Truly Fully
SOMETIMES, MY understanding of God is more theory than reality. More something I know in my head than I can really claim to embrace in my heart. A case in point: the Trinity. I can tell you that God is three distinct persons and yet unified at the same time, but I can’t really explain it to you or tell you all that it means.
Same thing when it comes to Jesus being fully human and fully divine, one of the pillars of Orthodox faith. I say that I believe both to be true in that mysterious, only-God kind of way. But in reality, when I look deeper, I find that I tend to lean toward the idea that, actually, Jesus was really God pretending to be a man.
Why does that matter? Because if He wasn’t really fully man, then we’re in trouble. We need Jesus to be fully God so we can see the Father in and through Him (John 14:9). And we need Jesus to be fully human so He could become the second Adam, restoring relationship with God to the way it was in the beginning. In being fully both, He is the bridge between earth and heaven.
I know that Jesus got hungry and thirsty and sleepy, but these needs can seem to be more like aspects of humanity that He put on like clothing, rather than something He actually embodied in the core of His being. More about physiology than the very fiber of His essence.

And then I read in Luke 12:50 how Jesus told His disciples, “I have a baptism to be baptized with, and how great is my distress until it is accomplished!”
Now, we know that the night Jesus was arrested at Gethsemane, He wrestled with the Father’s plan: “If it is possible, may this cup be taken from me” (Matthew 24:39). This wasn’t last-minute nerves, though. Jesus had been walking toward the showdown at Calvary with all that it would require of Him in mind, in distress every day for months. Even so, He didn’t turn aside; He “set his face to go to Jerusalem” (Luke 9:35). And yet with this burden on Him, He was still fully present to all those He encountered along the way.
This “great distress” He endured speaks to the fullness of His humanity; what was ahead was weighing on Him constantly. In catching a glimpse of this, I appreciate more deeply the sacrifice.

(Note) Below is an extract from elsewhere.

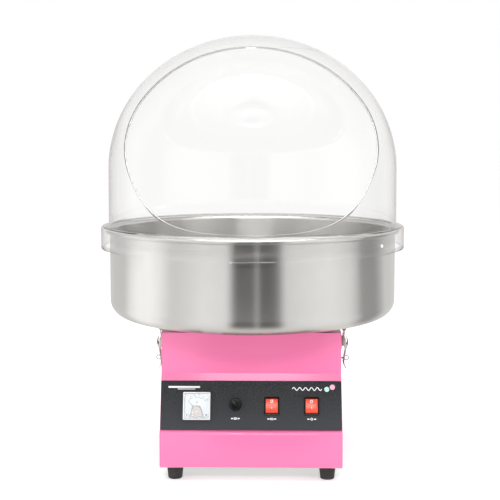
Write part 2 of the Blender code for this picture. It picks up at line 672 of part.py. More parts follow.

When we say that Jesus knows what we are going through, it’s not just words. It’s true. That’s why Hebrews 4:15-16 promises, “For we do not have a high priest who is unable to sympathize with our weaknesses, but one who in every respect has been tempted as we are, yet without sin. Let us then with confidence draw near to the throne of grace, that we may receive mercy and find grace to help in time of need.”
Having a deeper understanding and recognition of Jesus’s full humanity increases my sense of security and awe in His love as fully God. As Psalm 139: 3 says, God is “acquainted with all my ways.” He doesn’t know about them; He has been here and experienced them.